Document Type

Honors Project

Abstract

This paper tells the stories of mixed-race Japanese people. I engage in a re-poetics, positing storytelling as an essential tool into complicating our understandings of race and self. I examine the relationship between language and race, exploring how subjects existing within a space of mixedness navigate identity-formation and racial belonging. Operating under a socio-constructivist lens, I begin with a brief re-telling of the history of race in Japan, re-framing mythologies of race throughout literature, legislation, and into national and colonial projects. While popular discourse alleges Japan was and is a country of racial homogeneity, I argue that this falsifies colonial legacies and denies contemporary realities. I contextualize racial formation in Japan as a convergence of pre-existing language surrounding blood and purity with a racialist Western worldview. The second half of this paper transitions towards instances of identity formation.
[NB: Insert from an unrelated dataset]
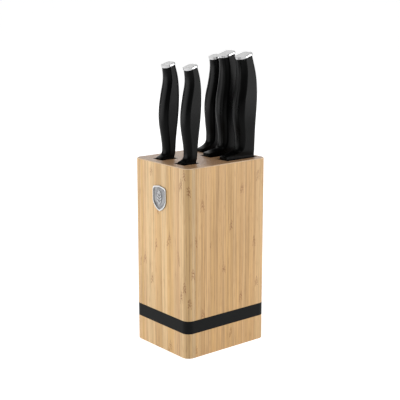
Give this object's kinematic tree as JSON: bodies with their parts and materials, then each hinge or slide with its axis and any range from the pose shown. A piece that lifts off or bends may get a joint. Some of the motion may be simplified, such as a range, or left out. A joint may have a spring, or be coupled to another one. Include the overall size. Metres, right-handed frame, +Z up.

Through a brief linguistic case study, I illustrate the way televisual media reproduces Japaneseness discourse, and the way racialized hāfu people must negotiate their identities within its discursive rules, speaking to the embodied tensions of mixedness. Using a combination of interview and autoethnographic material, I center our voices to produce a comprehensive (though not omniscient) view of lived experiences within, through, and between racial lines. Finally, I explore the implications of undoing racial language and consider racial futurities.